Security researchers have uncovered a severe heap buffer overflow vulnerability in the NGINX rewrite module that remained undiscovered for 18 years. The flaw, named NGINX Rift, resides in the ngx_http_rewrite_module and can be triggered when an attacker sends specially crafted HTTP requests. The issue occurs when a rewrite directive is followed by specific directives and includes unnamed PCRE captures with a replacement string containing a question mark. This can cause a heap buffer overflow in the NGINX worker process, potentially leading to a denial of service or remote code execution on systems without ASLR protection.
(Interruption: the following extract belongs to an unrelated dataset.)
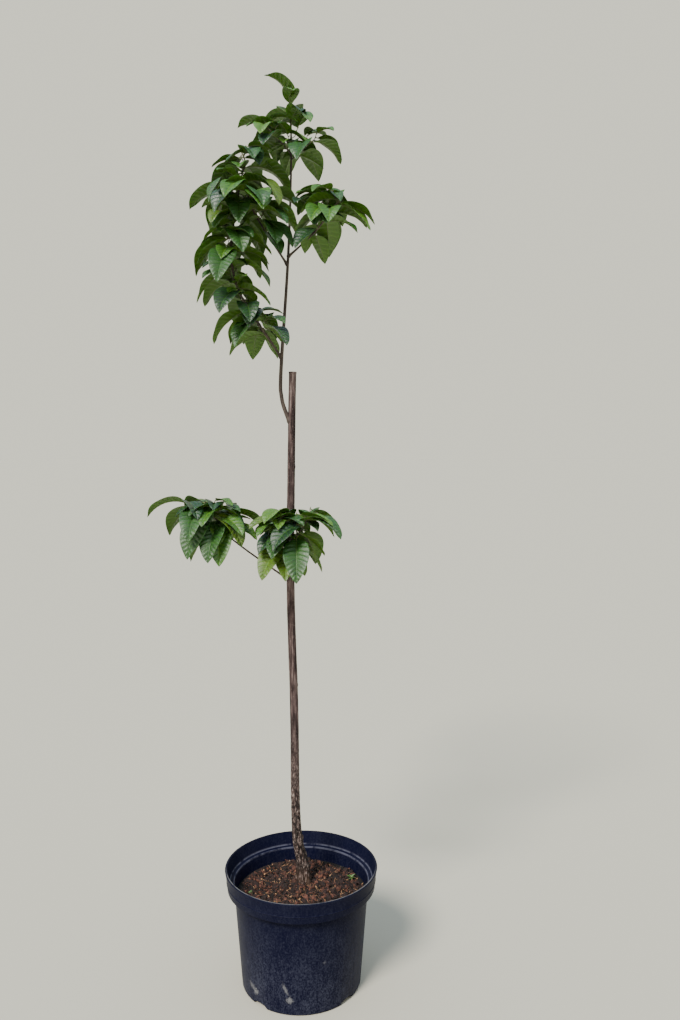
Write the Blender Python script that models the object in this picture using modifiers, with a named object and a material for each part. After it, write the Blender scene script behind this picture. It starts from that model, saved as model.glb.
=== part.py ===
"""A young date plum tree in a round nursery pot.

Metres, +Z up, +X to the right and +Y to the back. The origin is on the ground
under the middle of the pot. Each limb is a tapering tube through a few bends.
Each mass of foliage is one closed solid: a stem that goes on from its bough,
side twigs, and leaves that a seeded rule sets round them.
"""

import math
import random
from collections import namedtuple

import bmesh
import bpy
import numpy as np
from mathutils import Vector, noise

MM = 0.001
GAP = 0.3 * MM            # between solids that meet

# The pot
RIM_RADIUS = 155 * MM
COLLAR_FOOT_RADIUS = 150 * MM
BODY_TOP_RADIUS = 136.5 * MM
BASE_RADIUS = 121 * MM
POT_HEIGHT = 241 * MM
COLLAR_HEIGHT = 40 * MM
LEDGE_DEPTH = 28 * MM     # of the step inside the collar, below the rim
POT_WALL = 2.5 * MM
FLOOR = 4 * MM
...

The vulnerability has received a CVSS v4 score of 9.2, indicating its critical severity. What makes this particularly dangerous is that it requires no authentication to exploit, meaning any remote attacker could potentially compromise affected systems. Researchers from depthfirst discovered the bug and responsibly disclosed it to F5, the maintainer of NGINX Plus.

Impact and Scope

The flaw affects a wide range of NGINX products, including NGINX Plus, NGINX Open Source, NGINX Instance Manager, F5 WAF for NGINX, and NGINX App Protect WAF. All versions from the early days of NGINX through the latest releases are impacted. F5 has released patches in NGINX Open Source versions 1.30.1 and 1.31.0, as well as updates for NGINX Plus. Older versions 0.6.27 through 0.9.7 will not receive fixes. Users are strongly advised to update their installations immediately to prevent potential exploitation of this long standing vulnerability.